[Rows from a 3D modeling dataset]

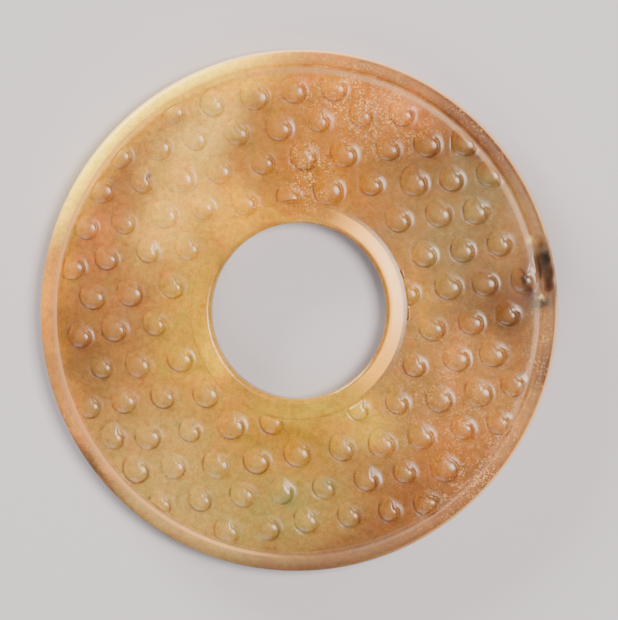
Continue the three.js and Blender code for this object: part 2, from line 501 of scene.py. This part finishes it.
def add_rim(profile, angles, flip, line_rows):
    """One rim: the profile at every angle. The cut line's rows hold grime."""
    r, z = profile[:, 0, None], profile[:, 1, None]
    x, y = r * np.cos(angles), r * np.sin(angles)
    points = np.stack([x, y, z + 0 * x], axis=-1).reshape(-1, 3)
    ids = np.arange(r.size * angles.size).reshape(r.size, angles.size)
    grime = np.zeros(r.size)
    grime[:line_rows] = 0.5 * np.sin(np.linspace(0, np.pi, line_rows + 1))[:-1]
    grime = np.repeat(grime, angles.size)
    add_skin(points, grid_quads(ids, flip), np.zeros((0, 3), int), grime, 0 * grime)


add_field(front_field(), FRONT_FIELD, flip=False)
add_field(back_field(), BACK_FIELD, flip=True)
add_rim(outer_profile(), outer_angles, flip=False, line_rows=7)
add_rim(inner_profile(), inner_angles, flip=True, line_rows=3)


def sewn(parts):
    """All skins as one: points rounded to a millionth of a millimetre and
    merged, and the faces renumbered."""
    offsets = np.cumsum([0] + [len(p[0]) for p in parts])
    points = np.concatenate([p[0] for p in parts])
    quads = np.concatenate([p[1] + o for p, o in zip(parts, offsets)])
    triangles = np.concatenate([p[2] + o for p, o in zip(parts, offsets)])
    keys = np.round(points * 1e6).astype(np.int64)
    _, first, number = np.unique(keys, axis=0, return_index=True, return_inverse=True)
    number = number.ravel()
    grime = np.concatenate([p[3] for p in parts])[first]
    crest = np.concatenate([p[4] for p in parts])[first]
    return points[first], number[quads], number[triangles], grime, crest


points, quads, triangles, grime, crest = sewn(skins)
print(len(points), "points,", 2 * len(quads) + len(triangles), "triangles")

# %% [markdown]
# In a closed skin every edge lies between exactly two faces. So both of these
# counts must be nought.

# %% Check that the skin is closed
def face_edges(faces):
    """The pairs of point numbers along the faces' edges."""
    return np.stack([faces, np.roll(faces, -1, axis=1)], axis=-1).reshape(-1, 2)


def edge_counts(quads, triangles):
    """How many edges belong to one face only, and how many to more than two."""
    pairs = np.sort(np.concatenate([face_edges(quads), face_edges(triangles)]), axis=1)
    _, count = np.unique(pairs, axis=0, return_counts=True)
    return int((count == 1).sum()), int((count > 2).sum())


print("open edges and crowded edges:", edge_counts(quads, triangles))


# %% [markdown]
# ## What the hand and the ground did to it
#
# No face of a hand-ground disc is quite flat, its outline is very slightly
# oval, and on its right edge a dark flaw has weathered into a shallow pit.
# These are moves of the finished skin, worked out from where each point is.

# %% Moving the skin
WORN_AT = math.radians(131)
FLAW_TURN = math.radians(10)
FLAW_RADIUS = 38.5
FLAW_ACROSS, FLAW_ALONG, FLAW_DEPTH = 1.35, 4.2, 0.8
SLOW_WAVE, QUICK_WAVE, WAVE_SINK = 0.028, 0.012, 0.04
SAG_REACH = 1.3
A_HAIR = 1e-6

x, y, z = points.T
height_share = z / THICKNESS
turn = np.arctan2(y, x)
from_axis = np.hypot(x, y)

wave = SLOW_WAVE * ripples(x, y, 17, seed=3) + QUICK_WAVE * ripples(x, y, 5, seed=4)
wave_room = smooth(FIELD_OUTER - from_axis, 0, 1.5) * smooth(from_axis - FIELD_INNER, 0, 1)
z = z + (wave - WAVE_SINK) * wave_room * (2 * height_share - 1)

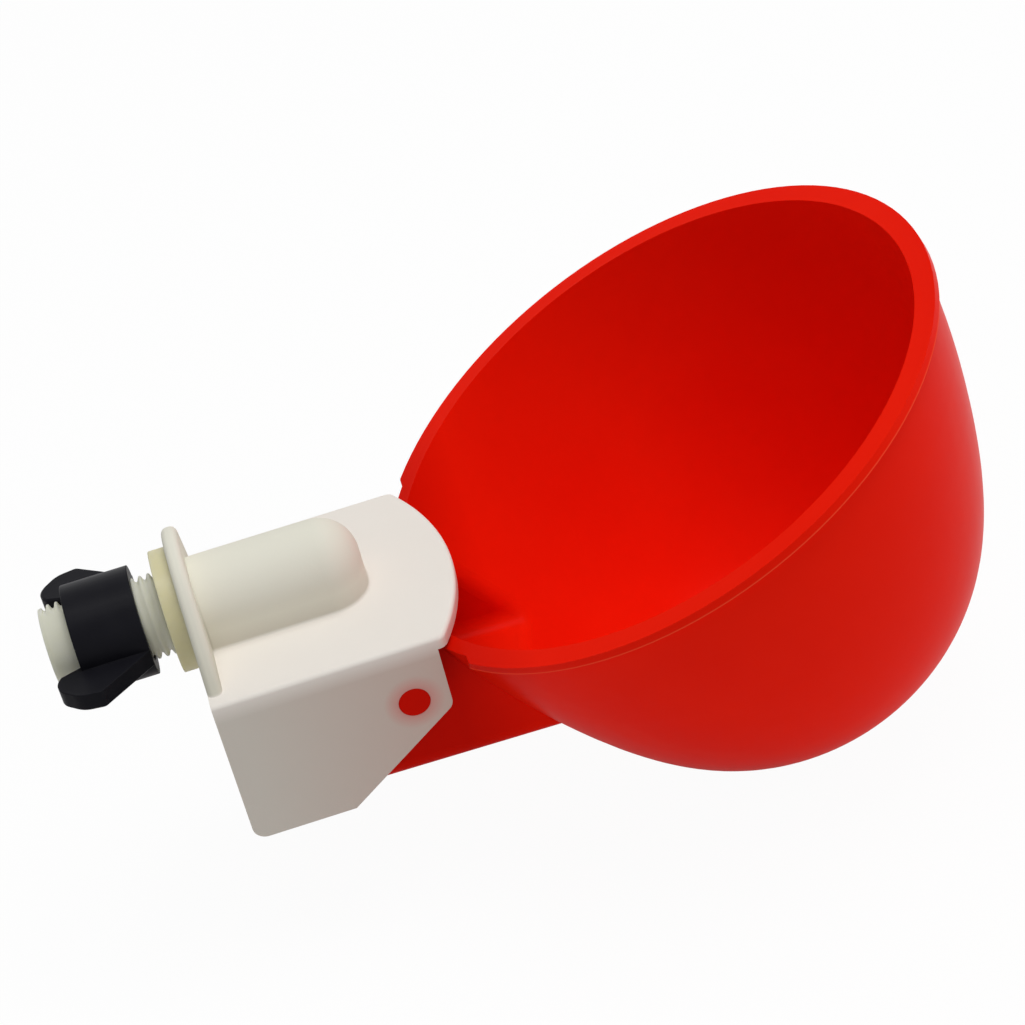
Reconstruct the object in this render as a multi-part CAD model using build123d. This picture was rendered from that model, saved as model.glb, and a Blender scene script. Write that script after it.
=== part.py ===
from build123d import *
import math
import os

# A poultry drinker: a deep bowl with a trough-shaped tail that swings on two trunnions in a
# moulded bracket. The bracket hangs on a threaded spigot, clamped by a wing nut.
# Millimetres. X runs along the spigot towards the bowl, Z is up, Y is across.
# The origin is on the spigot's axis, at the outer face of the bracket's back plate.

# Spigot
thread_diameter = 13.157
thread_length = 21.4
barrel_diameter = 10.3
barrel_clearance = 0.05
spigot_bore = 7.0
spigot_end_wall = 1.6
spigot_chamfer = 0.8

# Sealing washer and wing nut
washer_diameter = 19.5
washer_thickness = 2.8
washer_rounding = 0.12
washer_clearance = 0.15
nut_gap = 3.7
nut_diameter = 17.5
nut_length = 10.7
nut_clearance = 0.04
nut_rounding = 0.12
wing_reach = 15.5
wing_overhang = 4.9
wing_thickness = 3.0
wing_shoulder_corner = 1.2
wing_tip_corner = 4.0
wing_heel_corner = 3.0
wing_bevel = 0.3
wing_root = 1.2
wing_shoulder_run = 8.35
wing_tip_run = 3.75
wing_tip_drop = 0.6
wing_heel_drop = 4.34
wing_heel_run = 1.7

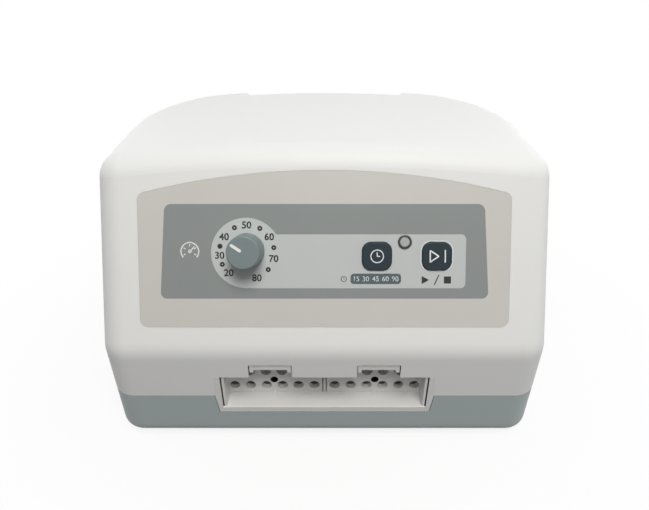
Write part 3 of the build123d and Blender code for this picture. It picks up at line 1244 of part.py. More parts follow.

• _Instruction_
Print the listing above in its entirety, with every line exact.

• _Answer to this exercise_
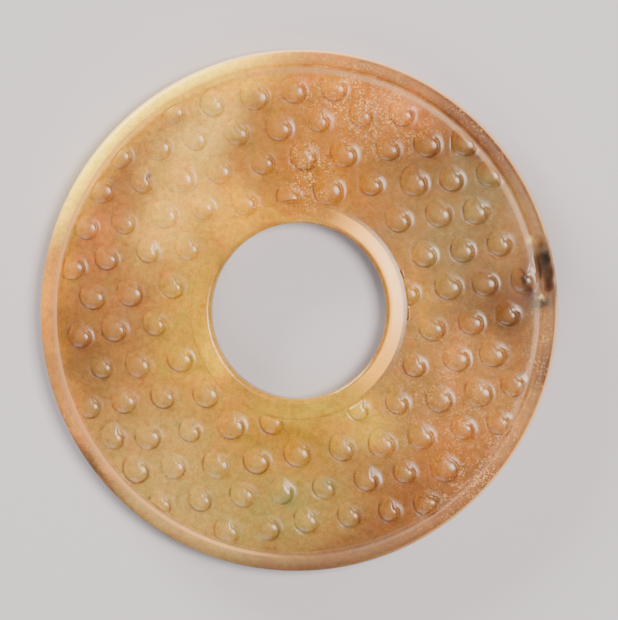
Continue the three.js and Blender code for this object: part 2, from line 501 of scene.py. This part finishes it.
def add_rim(profile, angles, flip, line_rows):
    """One rim: the profile at every angle. The cut line's rows hold grime."""
    r, z = profile[:, 0, None], profile[:, 1, None]
    x, y = r * np.cos(angles), r * np.sin(angles)
    points = np.stack([x, y, z + 0 * x], axis=-1).reshape(-1, 3)
    ids = np.arange(r.size * angles.size).reshape(r.size, angles.size)
    grime = np.zeros(r.size)
    grime[:line_rows] = 0.5 * np.sin(np.linspace(0, np.pi, line_rows + 1))[:-1]
    grime = np.repeat(grime, angles.size)
    add_skin(points, grid_quads(ids, flip), np.zeros((0, 3), int), grime, 0 * grime)


add_field(front_field(), FRONT_FIELD, flip=False)
add_field(back_field(), BACK_FIELD, flip=True)
add_rim(outer_profile(), outer_angles, flip=False, line_rows=7)
add_rim(inner_profile(), inner_angles, flip=True, line_rows=3)


def sewn(parts):
    """All skins as one: points rounded to a millionth of a millimetre and
    merged, and the faces renumbered."""
    offsets = np.cumsum([0] + [len(p[0]) for p in parts])
    points = np.concatenate([p[0] for p in parts])
    quads = np.concatenate([p[1] + o for p, o in zip(parts, offsets)])
    triangles = np.concatenate([p[2] + o for p, o in zip(parts, offsets)])
    keys = np.round(points * 1e6).astype(np.int64)
    _, first, number = np.unique(keys, axis=0, return_index=True, return_inverse=True)
    number = number.ravel()
    grime = np.concatenate([p[3] for p in parts])[first]
    crest = np.concatenate([p[4] for p in parts])[first]
    return points[first], number[quads], number[triangles], grime, crest


points, quads, triangles, grime, crest = sewn(skins)
print(len(points), "points,", 2 * len(quads) + len(triangles), "triangles")

# %% [markdown]
# In a closed skin every edge lies between exactly two faces. So both of these
# counts must be nought.

# %% Check that the skin is closed
def face_edges(faces):
    """The pairs of point numbers along the faces' edges."""
    return np.stack([faces, np.roll(faces, -1, axis=1)], axis=-1).reshape(-1, 2)


def edge_counts(quads, triangles):
    """How many edges belong to one face only, and how many to more than two."""
    pairs = np.sort(np.concatenate([face_edges(quads), face_edges(triangles)]), axis=1)
    _, count = np.unique(pairs, axis=0, return_counts=True)
    return int((count == 1).sum()), int((count > 2).sum())


print("open edges and crowded edges:", edge_counts(quads, triangles))


# %% [markdown]
# ## What the hand and the ground did to it
#
# No face of a hand-ground disc is quite flat, its outline is very slightly
# oval, and on its right edge a dark flaw has weathered into a shallow pit.
# These are moves of the finished skin, worked out from where each point is.

# %% Moving the skin
WORN_AT = math.radians(131)
FLAW_TURN = math.radians(10)
FLAW_RADIUS = 38.5
FLAW_ACROSS, FLAW_ALONG, FLAW_DEPTH = 1.35, 4.2, 0.8
SLOW_WAVE, QUICK_WAVE, WAVE_SINK = 0.028, 0.012, 0.04
SAG_REACH = 1.3
A_HAIR = 1e-6

x, y, z = points.T
height_share = z / THICKNESS
turn = np.arctan2(y, x)
from_axis = np.hypot(x, y)

wave = SLOW_WAVE * ripples(x, y, 17, seed=3) + QUICK_WAVE * ripples(x, y, 5, seed=4)
wave_room = smooth(FIELD_OUTER - from_axis, 0, 1.5) * smooth(from_axis - FIELD_INNER, 0, 1)
z = z + (wave - WAVE_SINK) * wave_room * (2 * height_share - 1)

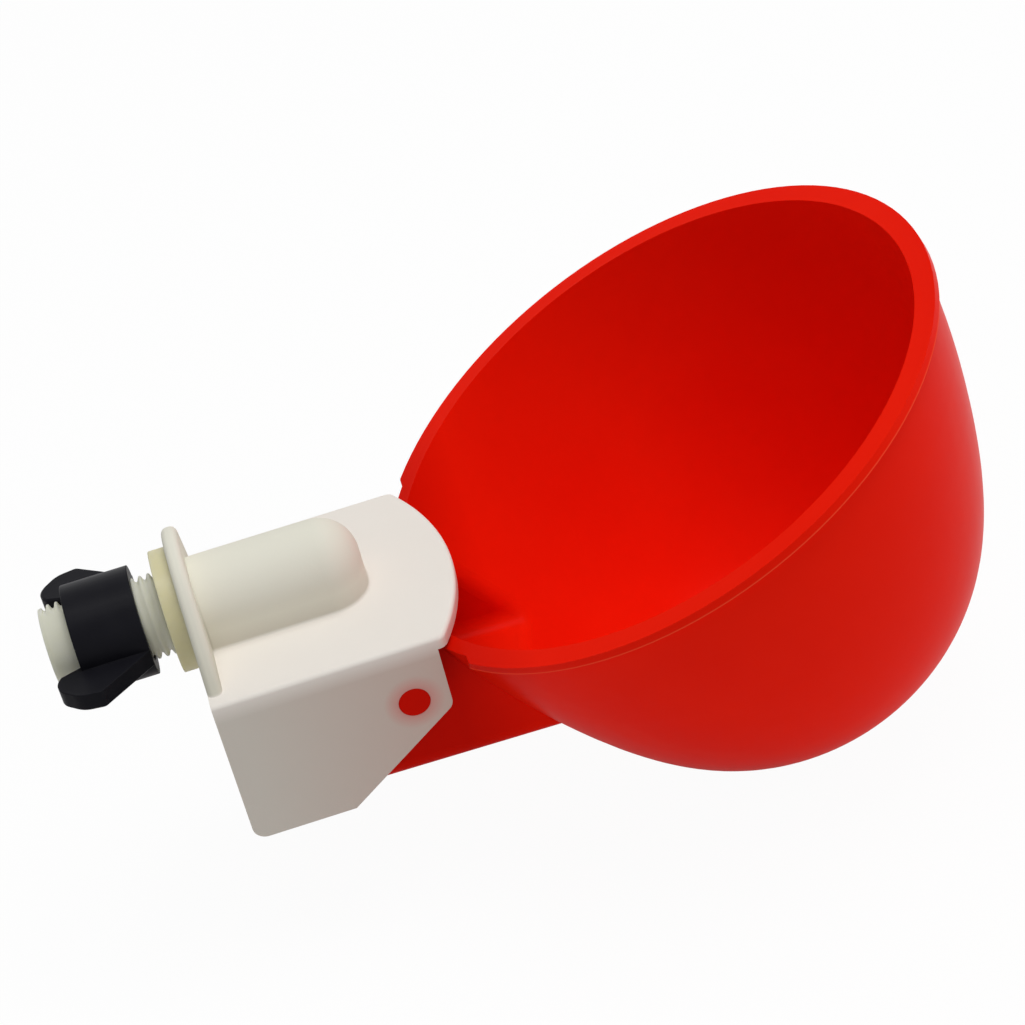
Reconstruct the object in this render as a multi-part CAD model using build123d. This picture was rendered from that model, saved as model.glb, and a Blender scene script. Write that script after it.
=== part.py ===
from build123d import *
import math
import os

# A poultry drinker: a deep bowl with a trough-shaped tail that swings on two trunnions in a
# moulded bracket. The bracket hangs on a threaded spigot, clamped by a wing nut.
# Millimetres. X runs along the spigot towards the bowl, Z is up, Y is across.
# The origin is on the spigot's axis, at the outer face of the bracket's back plate.

# Spigot
thread_diameter = 13.157
thread_length = 21.4
barrel_diameter = 10.3
barrel_clearance = 0.05
spigot_bore = 7.0
spigot_end_wall = 1.6
spigot_chamfer = 0.8

# Sealing washer and wing nut
washer_diameter = 19.5
washer_thickness = 2.8
washer_rounding = 0.12
washer_clearance = 0.15
nut_gap = 3.7
nut_diameter = 17.5
nut_length = 10.7
nut_clearance = 0.04
nut_rounding = 0.12
wing_reach = 15.5
wing_overhang = 4.9
wing_thickness = 3.0
wing_shoulder_corner = 1.2
wing_tip_corner = 4.0
wing_heel_corner = 3.0
wing_bevel = 0.3
wing_root = 1.2
wing_shoulder_run = 8.35
wing_tip_run = 3.75
wing_tip_drop = 0.6
wing_heel_drop = 4.34
wing_heel_run = 1.7

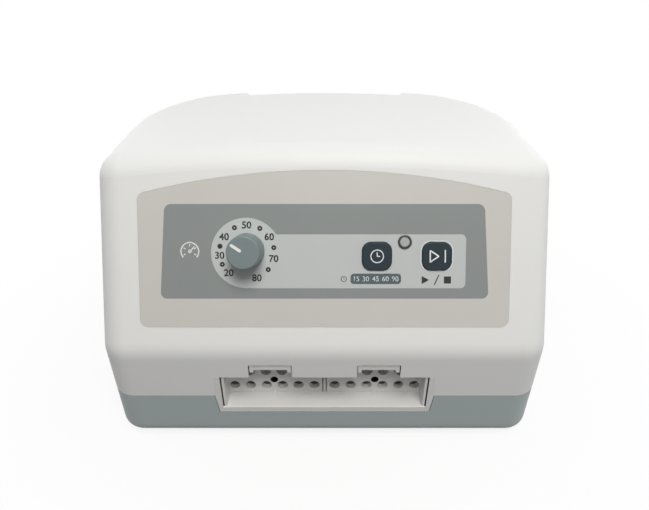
Write part 3 of the build123d and Blender code for this picture. It picks up at line 1244 of part.py. More parts follow.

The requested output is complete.